Given the carefully structured provisions of Section 302 relating to the prospective or retrospective application to be given the respective Articles of the Code and the Note of the Joint Statement Commission thereto, the lower court’s reliance upon Creighan v. Pittsburgh, 389 Pa. 569, 132 A. 2d 867 (1957) and Pope v. Pennsylvania Thresherman & Farmers’ Mutual Casualty Insurance Co., 176 Pa. Superior Ct. 276, 107 A. 2d 191 (1954), construing statutes less specific as to their intended application, was misplaced. Nor can we agree that Section 610 must be read in pari materia to Section 519, 26 P.S. §1-519, dealing with taxable costs of litigation, as this provision is contained within Article V, and thus under Section 302 would apply to all steps taken subsequent to its effective date.

Finally, we find Appellees’ contention that the prospective application of Section 610 adopted in Patterson v.

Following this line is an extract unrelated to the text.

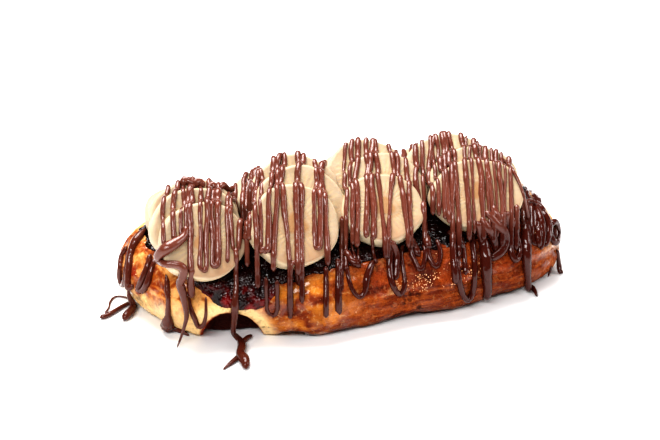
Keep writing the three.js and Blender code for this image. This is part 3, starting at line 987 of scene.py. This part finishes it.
def leg(rim, end, row, start_row=None):
    """The path of one leg, from its end at the front to the waffle's back or to its start row."""
    x_end = column_x(end, END_Y, END_Z) - SLANT * (END_Y - FRONT_Y)
    x_rim = column_x(rim, RIM_Y, RIM_Z) - SLANT * (RIM_Y - FRONT_Y)
    phase = random.uniform(0, 6.3)
    wave = random.uniform(0.2, 0.7)
    jerk = random.uniform(0, 90)

    def drift(y):
        share = min(1.0, max(0.0, (y - END_Y) / (RIM_Y - END_Y)))
        loose = min(1, max(0, (y - LOOSE_Y) / LOOSE_OVER))
        kink = noise.noise(Vector((jerk, 0, y * PACE))) * KINK
        return (x_rim - x_end) * share + (wave * math.sin(PACE * y + phase) + kink) * loose

    points = section(x_end, drift)
    if len(points) < 4:
        return []
    points = bridged(points)
    low = row_index(points, row)
    high = len(points)
    if start_row is not None:
        high = max(low + 3, row_index(points, start_row) + 2)
    return points[low:high]


def at_pixel(column, row):
    """The point of a section that shows at a pixel."""
    points = section(column_x(column, END_Y, END_Z) - SLANT * (END_Y - FRONT_Y))
    return points[row_index(points, row)] if points else None


# %% Streams with a thickness
drizzled, drawn = [], []
LIFT = 0.45
FLAT = 0.8
TAPER = 1.2


def resting(path, widths):
    """Lift what would sink into the table."""
    return [Vector((p.x, p.y, max(p.z, w * FLAT))) for p, w in zip(path, widths)]


def add_stream(points, thickness):
    """Keep a path with its thickness along the way: round ends and slow swellings."""
    if len(points) < 3:
        return
    path = lifted(relaxed(evenly(points)), LIFT * STREAM)
    phase = random.uniform(0, 50)
    widths = []
    for k in range(len(path)):
        slow = noise.noise(Vector((0, phase, k * 0.07)))
        quick = noise.noise(Vector((phase, 0, k * 0.35)))
        swell = 1 + 0.45 * slow + 0.16 * quick
        ends = min(k, len(path) - 1 - k) * STEP
        cap = math.sqrt(max(0.05, 1 - max(0.0, 1 - ends / TAPER) ** 2))
        widths.append(STREAM * thickness * swell * cap)
    drizzled.append((resting(path, widths), widths))


def back_end(points):
    """Cut a leg at random on the back of the waffle."""
    return points[: len(points) - random.randint(0, 14)]


# %% Lay the drizzle
for rim_left, left, right, rim_right, row, thickness, *start_row in TURNS:
    depth = abs(right - left) * TURN_DEPTH
    left_leg = leg(rim_left, left, row - depth, *start_row)
    right_leg = leg(rim_right, right, row - depth, *start_row)
    if not left_leg or not right_leg:
        continue
    if not start_row:
        left_leg, right_leg = back_end(left_leg), back_end(right_leg)
    bend = []
    for k in range(1, TURN_STEPS):
        angle = math.pi * k / TURN_STEPS
        column = (left + right) / 2 - math.cos(angle) * (right - left) / 2
        bend.append(at_pixel(column, row - depth + depth * math.sin(angle)))
    bend = [p for p in bend if p]
    add_stream(left_leg[::-1] + bend + right_leg, thickness)
for rim, end, row, thickness, *start_row in TIPS:
    points = leg(rim, end, row, *start_row)
    if not start_row:
        points = back_end(points)
    add_stream(points, thickness)
print("drizzle:", len(drizzled), "streams,", sum(len(path) for path, _ in drizzled), "points")

# %% [markdown]
# ## Chocolate: run-offs
#
# Where a lot of chocolate gathers it piles up in thick turns, runs over the edge of the crust, hangs down and
# ends in a small foot on the table. No rule gives these shapes, so they are drawn one by one, as a cook
# would:
# each is a row of pixels of the picture with a width at each. A ray through each pixel finds what the stream
# lies on, and past an overhanging edge the stream falls back only a little from point to point.

# %% Drawing along pixels
CURVE_STEPS = 12
HANG = 2.5
PRESS = 0.5


def rounded(points):
    """A smooth curve through a few points."""
    guide = [points[0] * 2 - points[1], *points, points[-1] * 2 - points[-2]]
    out = []
    for a, b, c, d in zip(guide, guide[1:], guide[2:], guide[3:]):
        for k in range(CURVE_STEPS):
            t = k / CURVE_STEPS
            square = (a * 2 - b * 5 + c * 4 - d) * t**2
            cube = (b * 3 - a - c * 3 + d) * t**3
            out.append(0.5 * (b * 2 + (c - a) * t + square + cube))
    return evenly(out + [points[-1]])


def add_drawn(points, widths):
    """A stream through a few points, each with a width of its own."""
    path = rounded(points)
    spots = np.linspace(0, len(widths) - 1, len(path))
    along = np.interp(spots, range(len(widths)), widths)
    sizes = []
    for k, width in enumerate(along):
        ends = min(k, len(path) - 1 - k) * STEP
        cap = math.sqrt(max(0.08, 1 - max(0.0, 1 - ends / max(0.4, width)) ** 2))
        sizes.append(float(width) * cap)
    drawn.append((resting(path, sizes), sizes))


def stroke(pixels):
    """A stream laid along pixels of the picture, each with a width."""
    points, widths = [], []
    reach = math.inf
    for column, row, width in pixels:
        aside = rightward * (column - PICTURE[0] / 2) - upward * (row - PICTURE[1] / 2)
        ray = aside / FOCUS - backward
        hit, normal, _, _ = ground.ray_cast(eye, ray.normalized())
        if not hit:
            hit, normal = eye + ray * (-eye.z / ray.z), Vector((0, 0, 1))
        reach = min((eye - hit).dot(backward), reach + HANG)
        points.append(eye + ray * reach + normal * PRESS * width)
        widths.append(width)
    add_drawn(points, widths)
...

County of Allegheny, supra, would deprive them of the full “just compensation” guaranteed by the Fifth Amendment of the United States Constitution and Article V, Section 10 of the Pennsylvania Constitution to be without merit. Except as authorized by statute, expert witness fees are not taxable as costs in eminent domain proceedings. Kling Appeal, 433 Pa. 118, 249 A. 2d 552 (1969). Nor are attorneys’ fees and other expenses incidental to an eminent domain proceeding embraced within the constitutional concept of “just compensation for land taken by eminent domain.” Dohany v. Rogers, 281 U.S. 362 (1930); United States v. 15.3 Acres of Land, 158 F. Supp. 122 (M.D. Pa. 1957); see also 4A Nichols on Eminent Domain. §14.249[3] (3rd ed. 1971) (1974 Cum. Supp.).

Order

And Now, this 22nd day of May, 1975, the order of the Court of Common Pleas of Berks County granting to Harry M. and Anna E. Gehris appraisal fees in the amount of $500.00 is hereby reversed. 
      
      . Act of June 22, 1964, Special Session, P.L. 84, as added by the Act of December 29, 1971, P.L. 635, 26 P.S. §1-610.
     
      
      . The verdict in all other respects has been satisified by the Commonwealth.